The City of Pueblo's claim for a refund of the state imposed sales and use tax was properly denied in the first instance by the petitioner. We therefore reverse the judgment of the court of appeals.
NOTES
[1] Section 39-26-114 states:
[B42]Exemptionsdisputescredits or refunds.
[B22](1) There shall be exempt from taxation under the provisions of this part 1 the following:
[B42](a) All sales to the United States government, to the state of Colorado, its departments and institutions, and the political subdivisions thereof in their governmental capacities only.
[2] In a factual setting analogous to this case, the United States Supreme Court examined this question of whether the contractor was independent or, as an agent of the government, immune from taxation in Alabama v. King and Boozer, 314 U.S. 1, 62 S. Ct. 43, 86 L. Ed. 3 (1941). In Alabama, the government undertook to pay the contractors a fixed fee and to reimburse their expenditures for all supplies, materials and state and local taxes. The contractors, however, were to purchase all materials in their own name and on their own credit and the government was not bound to third party suppliers by their purchase contracts. The Supreme Court held that since the federal government had not agreed to allow the contractor to pledge its credit or to allow itself to be bound by the supply contracts, the contractor was not the government's agent and, therefore, the government was not the purchaser. Hence, the imposed tax was not an infringement of government immunity from taxation. See also United States v. Boyd, 378 U.S. 39, 84 S. Ct. 1518, 12 L. Ed. 2d 713 (1964); United States v. Township of Muskegon, 355 U.S. 484, 78 S. Ct. 483, 2 L. Ed. 2d 436 (1958).

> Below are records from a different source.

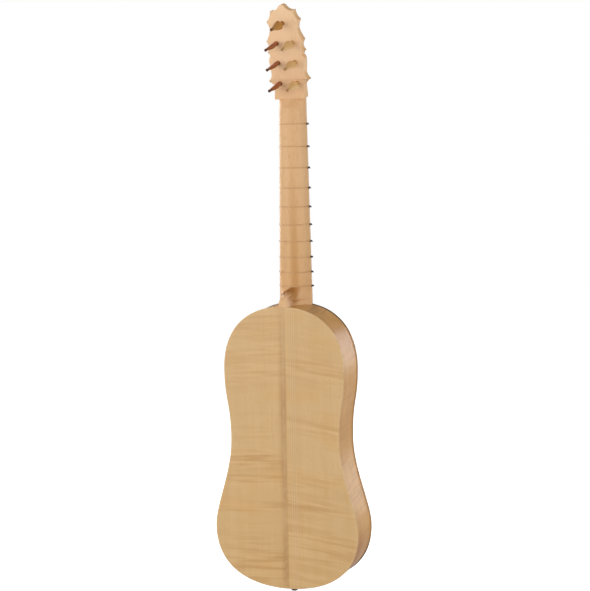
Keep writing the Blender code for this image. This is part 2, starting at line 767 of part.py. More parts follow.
def main():
    for old in list(bpy.data.objects):
        bpy.data.objects.remove(old)
    make_plates()
    make_ribs()
    make_blocks()
    make_braces()
    make_rose()
    make_neck()
    make_fingerboard()
    make_head()
    make_pegs()
    make_nut()
    make_bridge()
    make_strings()
    make_frets()
    make_button()


main()
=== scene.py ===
"""Looks of the four-course renaissance guitar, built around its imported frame.

Lengths are in millimetres while a piece is modelled, and shown scales it to metres.
+Z runs up the neck, the soundboard faces -Y, the back faces +Y and the bass side is -X.
"""

import math

import bmesh
import bpy
from mathutils import Matrix, Vector


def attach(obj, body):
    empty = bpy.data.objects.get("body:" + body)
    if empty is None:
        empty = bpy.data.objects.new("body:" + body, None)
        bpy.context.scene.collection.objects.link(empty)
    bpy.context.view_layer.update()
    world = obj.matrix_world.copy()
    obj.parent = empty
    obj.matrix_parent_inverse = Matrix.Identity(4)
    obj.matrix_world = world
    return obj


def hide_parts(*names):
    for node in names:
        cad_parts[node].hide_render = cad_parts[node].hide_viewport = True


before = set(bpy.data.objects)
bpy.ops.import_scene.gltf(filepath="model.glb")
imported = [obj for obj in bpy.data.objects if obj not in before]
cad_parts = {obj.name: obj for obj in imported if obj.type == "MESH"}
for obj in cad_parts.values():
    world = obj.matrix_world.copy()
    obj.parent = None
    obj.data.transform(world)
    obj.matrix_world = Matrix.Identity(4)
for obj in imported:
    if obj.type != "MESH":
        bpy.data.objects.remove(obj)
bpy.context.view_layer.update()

MM = 0.001
CREASE = 0.6

# Sizes shared with the part's source
SCALE_LENGTH = 540.0
BODY_LENGTH = 0.672 * SCALE_LENGTH
LOWER_HALF, WAIST_HALF, UPPER_HALF = 96.2, 72.8, 80.4
BRIDGE_Z = 0.2273 * BODY_LENGTH
NUT_Z = BRIDGE_Z + SCALE_LENGTH
HOLE_Z = 0.68 * BODY_LENGTH
HOLE_RADIUS = 31.0
TAIL = 10.0
FRONT, REAR = -28.5, 28.5
BOARD, BACK, RIB = 1.8, 2.0, 1.8
OVERHANG, BINDING = 1.2, 2.2
FINGERBOARD = 3.0
NECK_FRONT = FRONT + FINGERBOARD + 0.3
JOINT_HALF, NUT_HALF = 22.0, 17.9
THICK_JOINT, THICK_NUT, NECK_DIP = 19.0, 15.0, 4.3
HEEL_COVE = HEEL_TONGUE = 10.5
TONGUE_HALF = 5.9
HEAD_TILT = math.radians(15.1)
HEAD_FRONT = FRONT - 0.5
HEAD_BASE = NUT_Z + 4.8
HEAD_THICK, VENEER = 11.5, 0.9
BRIDGE_BASE = FRONT - 0.3
BRIDGE_WIDTH, BRIDGE_HEIGHT, TIE_HEIGHT = 12.0, 6.4, 4.0
NUT_STRING = FRONT - 1.7
STRIP_HALF = 6.0
FRETS = 10
JOIN = 0.02
HALVES = ((1, "treble"), (-1, "bass"))

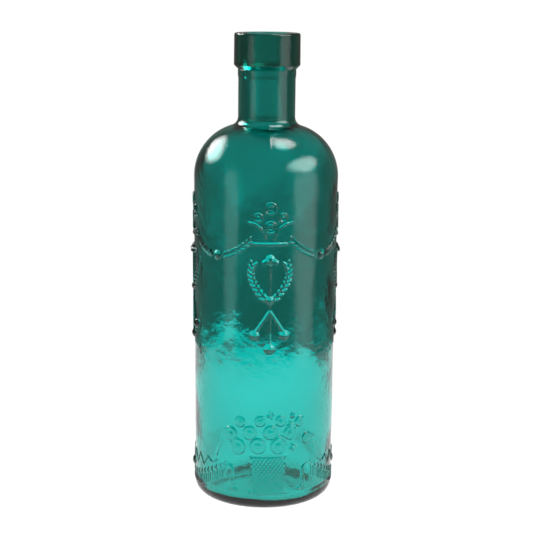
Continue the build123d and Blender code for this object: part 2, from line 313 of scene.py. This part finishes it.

[3] In United States v. New Mexico, 581 F.2d 803 (10th Cir. 1978), two contractors had cost-plus contracts with the United States for performance of research and development services on government owned land. Under the contracts, the contractors were reimbursed by the government for the state taxes paid and, therefore, the cost to the government was increased by the amount of state taxes imposed on the contractors. The court held that the issue of whether the government was being taxed should not be determined by the fact that the ultimate economic burden rested on the government but by who shouldered the legal burden of the challenged taxes. The court then found that since the taxes had not been directly imposed upon the government but rather upon the contractors, who had been specifically required by their agreement with the government to act as independent contractors and not as agents of the government, New Mexico's state tax on the contractor's purchases of materials was not a tax imposed on the government.